= Work required =
Take the lines from the beginning of the data below through the line holding "return spline(column, np.asarray(angle, float)" and return exactly those.

= Provided data =
--------------------------------

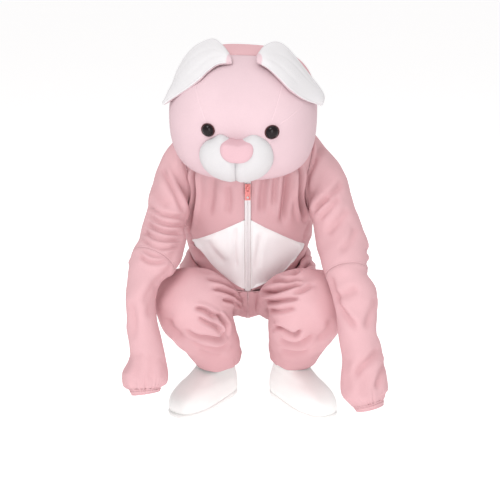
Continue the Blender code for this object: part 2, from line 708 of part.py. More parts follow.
def build_head():
    start = opening_point(-90.0)
    first = math.atan2(-start[2], -start[0])
    turns = np.linspace(-first, math.pi + first, SEAM_POINTS + 1)
    seam = np.array([[-math.cos(a), HEAD_SEAM_Y / HEAD_UP, math.sin(a)] for a in turns])
    seam = on_head(seam)
    left_corner = math.degrees(math.atan2(seam[0][0], -seam[0][1]))
    right_corner = math.degrees(math.atan2(seam[-1][0], -seam[-1][1]))
    seam[0] = opening_point(left_corner)
    seam[-1] = opening_point(right_corner)
    front_rim = [opening_point(a) for a in np.linspace(right_corner, left_corner, RIM_POINTS + 1)[1:-1]]
    back_rim = [opening_point(a) for a in np.linspace(right_corner, 360 + left_corner, RIM_POINTS + 1)[1:-1]]
    for name, rim, pole, rings, colour, gap in (
        ("head_face", front_rim, -1, FACE_RINGS, "light_plush", -SEAM / 2),
        ("head_back", back_rim, 1, BACK_RINGS, "fleece", SEAM / 2),
    ):
        level = FACE_MIDDLE if pole < 0 else BACK_MIDDLE
        edge = unit(np.concatenate([seam, np.array(rim)]))
        middle = np.tile(np.array([0.0, float(pole), level]), (len(edge), 1))
        middle = unit(middle)
        rows = [on_head(edge)]
        rows[0][:SEAM_POINTS + 1, 1] += gap
        for k in range(1, rings):
            share = k / rings
            rows.append(on_head(arc_between(edge, middle, share)))
        rows.append(on_head(middle))
        outer = np.array(rows)
        inner = outer - head_normals(outer) * PLUSH_WALL
        inner[0, :SEAM_POINTS + 1, 1] = outer[0, :SEAM_POINTS + 1, 1]
        disc_between(name, to_head(outer), to_head(inner), colour)


def outline(table, angle, closed=True):
    """Distance from the middle at an angle in degrees from the right."""
    column = np.array(table, float)[:, None]
    return spline(column, np.asarray(angle, float) / (360.0 / len(table)), closed)[..., 0]


def muzzle_dome(x, z):
    """Height of the stuffed muzzle over the face, without its middle seam."""
    dx, dz = x - MUZZLE_CENTRE[0], z - MUZZLE_CENTRE[1]
    reach = np.hypot(dx, dz)
    share = np.clip(reach / outline(MUZZLE, np.degrees(np.arctan2(dz, dx)) % 360), 0, 1)
    return MUZZLE_HEIGHT * (1 - share**MUZZLE_FLATNESS) ** MUZZLE_EDGE


def muzzle_rise(x, z):
    """Height of the muzzle, sinking towards its middle seam."""
    valley = np.exp(-((x - MUZZLE_CENTRE[0]) / MUZZLE_VALLEY_WIDTH) ** 2)
    return muzzle_dome(x, z) * (1 - MUZZLE_VALLEY * valley)


def build_muzzle():
    for name, first in (("right", -90.0), ("left", 90.0)):
        angle = np.linspace(first, first + 180.0, 15)
        share = np.array(MUZZLE_SHARES)
        reach = outline(MUZZLE, angle % 360)[None, :] * share[:, None]
        side = 1 if name == "right" else -1
        dx = reach * np.cos(np.radians(angle))[None, :]
        dx = side * np.maximum(side * dx, SEAM / 2)
        x = MUZZLE_CENTRE[0] + dx
        z = MUZZLE_CENTRE[1] + reach * np.sin(np.radians(angle))[None, :]
        base = face_point(x, z)
        normals = head_normals(base)
        normals[..., 0] *= np.clip(np.abs(dx) / 20.0, 0, 1)
        outer = base + normals * (SEAM + MUZZLE_RIM + muzzle_rise(x, z))[..., None]
        inner = base + normals * SEAM
        between("muzzle_" + name, to_head(outer), to_head(inner), False, "white_plush")


def pad_on_face(name, cx, cz, reach, rings, base_rise, height, power, colour_name):
    """Dome with a round or shaped rim lying on the face or the muzzle."""
    angle = np.arange(len(reach)) * 360.0 / len(reach)
    share = np.linspace(1.0, 0.0, rings)
    x = cx + share[:, None] * reach[None, :] * np.cos(np.radians(angle))[None, :]
    z = cz + share[:, None] * reach[None, :] * np.sin(np.radians(angle))[None, :]
    base = face_point(x, z)
    normals = head_normals(base)
    lift = base_rise(x, z) + SEAM
    dome = height * (1 - share[:, None] ** power) ** 0.5 + 1.0
    outer = base + normals * (lift + dome)[..., None]
    inner = base + normals * lift[..., None]
    disc_between(name, to_head(outer), to_head(inner), colour_name)


def build_face_parts():
    build_muzzle()
    reach = outline(NOSE, np.arange(20) * 18.0)
    pad_on_face("nose", NOSE_CENTRE[0], NOSE_CENTRE[1], reach, 5,
                lambda x, z: muzzle_dome(x, z) + MUZZLE_RIM + NOSE_CLEAR, NOSE_HEIGHT, 2.4, "nose_pink")
    for name, x, z, radius, height in EYES:
        pad_on_face("eye_" + name, x, z, np.full(16, radius), 5,
                    lambda px, pz: np.zeros(np.shape(px)), height, 2.0, "black")


def build_ears():
    for name, rows in EARS.items():
        flat = np.array(rows, float).reshape(len(rows), 6)
        edges = spline(flat, np.linspace(0, len(rows) - 1, EAR_LENGTH_ROWS)).reshape(-1, 2, 3)
        share = np.linspace(0, 1, EAR_WIDTH_COLUMNS)[None, :, None]
        grid = edges[:, :1] * (1 - share) + edges[:, 1:] * share
        normals = grid_normals(grid, False)
        if normals[..., 1].mean() > 0:
            normals = -normals
        width = np.linalg.norm(edges[:, 1] - edges[:, 0], axis=-1)[:, None, None]
        bulge = EAR_BULGE * np.minimum(width / 60.0, 1.0) * 4 * share * (1 - share)
        front = grid + normals * bulge
        normals = grid_normals(front, False)
        if normals[..., 1].mean() > 0:
            normals = -normals
        between("ear_lining_" + name, front, front - normals * EAR_WALL, False, "white_plush")
        back = front - normals * (EAR_WALL + SEAM)
        between("ear_backing_" + name, back, back - normals * EAR_WALL, False, "light_plush")


def foot_ring(x, y, toes_out, side, row, inset=0.0):
    """Foot outline at one height."""
    z, heel, toe, ball, back = row
    angle = np.arange(BOOT_POINTS) * 2 * math.pi / BOOT_POINTS
    cos, sin = np.cos(angle), np.sin(angle)
    long = np.where(cos > 0, toe - inset, heel - inset) * np.sign(cos) * np.abs(cos) ** 0.86
    ahead = np.clip(long / max(toe, 1.0), 0, 1)
    half = (back + (ball - back) * np.minimum(1.0, ahead * 1.6)) - inset
    wide = half * np.sign(sin) * np.abs(sin) ** 0.8
    turn = math.radians(toes_out)
    forward = np.array([side * math.sin(turn), -math.cos(turn)])
    across = np.array([side * math.cos(turn), math.sin(turn)])
    plan = np.array([x, y]) + np.outer(long, forward) + np.outer(wide, across)
    return np.column_stack([plan, np.full(BOOT_POINTS, float(z))])


def build_boots():
    for name, x, y, toes_out in BOOTS:
        side = -1 if name == "left" else 1
        outer = np.array([foot_ring(x, y, toes_out, side, row) for row in BOOT_RINGS])
        inner = np.array([foot_ring(x, y, toes_out, side, row, RUBBER_WALL) for row in BOOT_RINGS])
        inner[1:-1, :, 2] -= RUBBER_WALL / 2
        between("boot_upper_" + name, outer, inner, True, "rubber")
        rings = np.array([foot_ring(x, y, toes_out, side, row) for row in SOLE_RINGS])
        count = BOOT_POINTS
        points = rings.reshape(-1, 3)
        faces = []
        for r in range(len(rings) - 1):
            for c in range(count):
                n = (c + 1) % count
                faces.append((r * count + c, r * count + n, (r + 1) * count + n, (r + 1) * count + c))
        faces.append(tuple(range(count))[::-1])
        faces.append(tuple(range((len(rings) - 1) * count, len(rings) * count)))
        finish_body("boot_sole_" + name, points, faces, "rubber")


def box_faces():
    return [(0, 3, 2, 1), (4, 5, 6, 7), (0, 1, 5, 4), (1, 2, 6, 5), (2, 3, 7, 6), (3, 0, 4, 7)]


def cutter(name, obj):
    obj.hide_render = True
    obj.display_type = "WIRE"
    obj.name = name
    return obj


def boolean(target, tool, operation):
    mod = target.modifiers.new("cut_" + tool.name, "BOOLEAN")
    mod.operation = operation
    mod.solver = "EXACT"
    mod.object = tool
    bpy.context.view_layer.objects.active = target
    for obj in bpy.context.selected_objects:
        obj.select_set(False)
    target.select_set(True)
    bpy.ops.object.modifier_apply(modifier=mod.name)
    bpy.data.objects.remove(tool, do_unlink=True)


def local_box(name, place, axes, low, high, colour_name, origin):
    """Box in the zip's own axes: across, outwards, up the zip."""
    corners = [(0, 0, 0), (1, 0, 0), (1, 1, 0), (0, 1, 0), (0, 0, 1), (1, 0, 1), (1, 1, 1), (0, 1, 1)]
    low, high = np.array(low, float), np.array(high, float)
    local = np.array([low + (high - low) * np.array(c) for c in corners])
    points = place + local @ axes
    return add_mesh(name, points, turned_out(points, box_faces()), colour_name, origin)


def turned_rod(name, place, axes, centre, axis, radius, half, sides, colour_name, origin):
    """Round rod in the zip's own axes, along across (0) or outwards (1)."""
    turn = np.arange(sides) * 2 * math.pi / sides
    others = [k for k in range(3) if k != axis]
    rings = []
    for end in (-half, half):
        ring = np.tile(np.array(centre, float), (sides, 1))
        ring[:, axis] += end
        ring[:, others[0]] += radius * np.cos(turn)
        ring[:, others[1]] += radius * np.sin(turn)
        rings.append(ring)
    local = np.concatenate(rings)
    faces = [(c, (c + 1) % sides, sides + (c + 1) % sides, sides + c) for c in range(sides)]
    faces.append(tuple(range(sides))[::-1])
    faces.append(tuple(range(sides, 2 * sides)))
    points = place + local @ axes
    return add_mesh(name, points, turned_out(points, faces), colour_name, origin)


def build_zip():
    place = torso(0.0, SLIDER_ROW)
    above = torso(0.0, SLIDER_ROW + 0.15)
    up = unit(above - place)
    across = np.array([1.0, 0.0, 0.0])
    outward = unit(np.cross(across, up))
    if outward[1] > 0:
        outward = -outward
    axes = np.stack([across, outward, up])
    half_width, half_length = SLIDER_WIDTH / 2, SLIDER_LENGTH / 2
    base = SLIDER_LIFT
    top = base + SLIDER_THICK
    slider = local_box("zip_slider", place, axes, (-half_width, base, -half_length),
                       (half_width, top, half_length), "coral", None)
    half_bridge = BRIDGE_WIDTH / 2
    bridge = local_box("bridge", place, axes, (-half_bridge, top - BRIDGE_ROOT, -BRIDGE_LENGTH / 2),
                       (half_bridge, top + BRIDGE_RISE, BRIDGE_LENGTH / 2), "coral", None)
    boolean(slider, bridge, "UNION")
    tunnel = local_box("tunnel", place, axes, (-half_width, top + TUNNEL_FLOOR, BRIDGE_WALL - BRIDGE_LENGTH / 2),
                       (half_width, top + BRIDGE_RISE - BRIDGE_WALL, BRIDGE_LENGTH / 2 - BRIDGE_WALL), "coral", None)
    boolean(slider, cutter("tunnel", tunnel), "DIFFERENCE")
    bar_out = top + TUNNEL_FLOOR + PULL_PLAY + PULL_BAR / 2
    bar_up = -BRIDGE_LENGTH / 2 + BRIDGE_WALL + PULL_PLAY + PULL_BAR / 2
    bar = np.array([0.0, bar_out, bar_up])
    axis_point = place + bar @ axes
    hang = np.stack([across, np.array([0.0, -1.0, 0.0]), np.array([0.0, 0.0, 1.0])])
    half = PULL_THICK / 2
    window_wide, window_high = PULL_WINDOW
    pull = local_box("zip_pull", axis_point, hang, (-PULL_WIDTH / 2, -half, -PULL_LENGTH + PULL_BAR / 2),
                     (PULL_WIDTH / 2, half, PULL_BAR / 2), "coral", axis_point)
    window = local_box("window", axis_point, hang, (-window_wide / 2, -CUTTER_REACH, -PULL_BAR / 2 - window_high),
                       (window_wide / 2, CUTTER_REACH, -PULL_BAR / 2), "coral", None)
    boolean(pull, cutter("window", window), "DIFFERENCE")
    low = -PULL_LENGTH + PULL_BAR / 2 + PULL_HOLE + PULL_HOLE_EDGE
    hole = turned_rod("hole", axis_point, hang, (0, 0, low), 1, PULL_HOLE, CUTTER_REACH, 16, "coral", None)
    boolean(pull, cutter("hole", hole), "DIFFERENCE")


def main():
    clear_scene()
    build_torso()
    build_sleeves()
    build_legs()
    build_head()
    build_face_parts()
    build_ears()
    build_boots()
    build_zip()


main()
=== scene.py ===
"""Bunny costume: fleece, plush, rubber and zip pieces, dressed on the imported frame.

The pattern tables are in millimetres on the floor's frame: x to the viewer's right, y away
from the viewer, z up from the floor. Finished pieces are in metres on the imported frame.
"""

import json
import math

import bpy
import numpy as np
from bpy.props import FloatProperty, FloatVectorProperty, PointerProperty
from mathutils import Matrix, Vector

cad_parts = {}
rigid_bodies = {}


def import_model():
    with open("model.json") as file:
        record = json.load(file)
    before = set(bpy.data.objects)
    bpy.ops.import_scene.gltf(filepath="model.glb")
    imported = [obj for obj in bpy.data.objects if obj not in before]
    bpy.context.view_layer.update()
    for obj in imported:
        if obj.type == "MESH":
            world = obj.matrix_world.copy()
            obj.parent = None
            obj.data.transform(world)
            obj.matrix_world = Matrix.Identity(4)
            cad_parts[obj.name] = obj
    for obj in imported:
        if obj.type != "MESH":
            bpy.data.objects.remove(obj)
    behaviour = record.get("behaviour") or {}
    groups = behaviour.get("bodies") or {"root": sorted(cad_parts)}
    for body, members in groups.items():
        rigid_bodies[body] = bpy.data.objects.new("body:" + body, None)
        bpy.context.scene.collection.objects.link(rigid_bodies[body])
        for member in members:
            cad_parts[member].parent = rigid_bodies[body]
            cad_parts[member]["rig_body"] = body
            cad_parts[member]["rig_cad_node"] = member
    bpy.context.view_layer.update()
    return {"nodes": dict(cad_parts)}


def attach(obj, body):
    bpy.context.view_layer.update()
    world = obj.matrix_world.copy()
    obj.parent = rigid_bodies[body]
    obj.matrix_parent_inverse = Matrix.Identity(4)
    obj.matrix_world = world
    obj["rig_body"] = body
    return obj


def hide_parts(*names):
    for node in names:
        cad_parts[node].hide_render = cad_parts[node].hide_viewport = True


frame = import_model()

bl_info = {
    "name": "Bunny costume dresser",
    "version": (1, 0, 0),
    "blender": (4, 5, 0),
    "location": "View3D > Sidebar > Costume",
    "description": "Makes the cloth, plush and rubber pieces of a bunny costume",
    "category": "Object",
}

MM = 0.001
HOLD = np.array([-0.006, -0.050, 0.720])
MIDLINE = -6.0
SEAM = 0.4
ZIP_HALF = 8.0
ZIP_EDGE = 8.4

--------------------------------

= Exercise result =
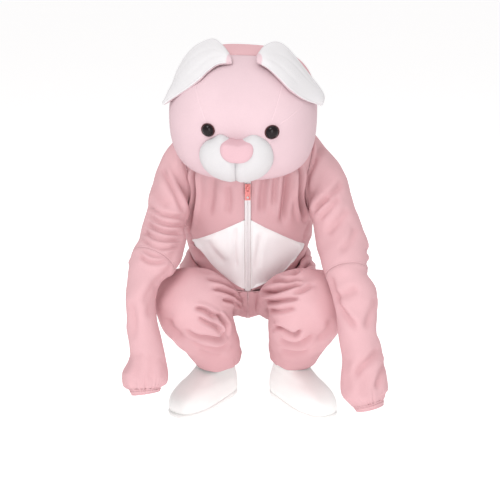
Continue the Blender code for this object: part 2, from line 708 of part.py. More parts follow.
def build_head():
    start = opening_point(-90.0)
    first = math.atan2(-start[2], -start[0])
    turns = np.linspace(-first, math.pi + first, SEAM_POINTS + 1)
    seam = np.array([[-math.cos(a), HEAD_SEAM_Y / HEAD_UP, math.sin(a)] for a in turns])
    seam = on_head(seam)
    left_corner = math.degrees(math.atan2(seam[0][0], -seam[0][1]))
    right_corner = math.degrees(math.atan2(seam[-1][0], -seam[-1][1]))
    seam[0] = opening_point(left_corner)
    seam[-1] = opening_point(right_corner)
    front_rim = [opening_point(a) for a in np.linspace(right_corner, left_corner, RIM_POINTS + 1)[1:-1]]
    back_rim = [opening_point(a) for a in np.linspace(right_corner, 360 + left_corner, RIM_POINTS + 1)[1:-1]]
    for name, rim, pole, rings, colour, gap in (
        ("head_face", front_rim, -1, FACE_RINGS, "light_plush", -SEAM / 2),
        ("head_back", back_rim, 1, BACK_RINGS, "fleece", SEAM / 2),
    ):
        level = FACE_MIDDLE if pole < 0 else BACK_MIDDLE
        edge = unit(np.concatenate([seam, np.array(rim)]))
        middle = np.tile(np.array([0.0, float(pole), level]), (len(edge), 1))
        middle = unit(middle)
        rows = [on_head(edge)]
        rows[0][:SEAM_POINTS + 1, 1] += gap
        for k in range(1, rings):
            share = k / rings
            rows.append(on_head(arc_between(edge, middle, share)))
        rows.append(on_head(middle))
        outer = np.array(rows)
        inner = outer - head_normals(outer) * PLUSH_WALL
        inner[0, :SEAM_POINTS + 1, 1] = outer[0, :SEAM_POINTS + 1, 1]
        disc_between(name, to_head(outer), to_head(inner), colour)


def outline(table, angle, closed=True):
    """Distance from the middle at an angle in degrees from the right."""
    column = np.array(table, float)[:, None]
    return spline(column, np.asarray(angle, float) / (360.0 / len(table)), closed)[..., 0]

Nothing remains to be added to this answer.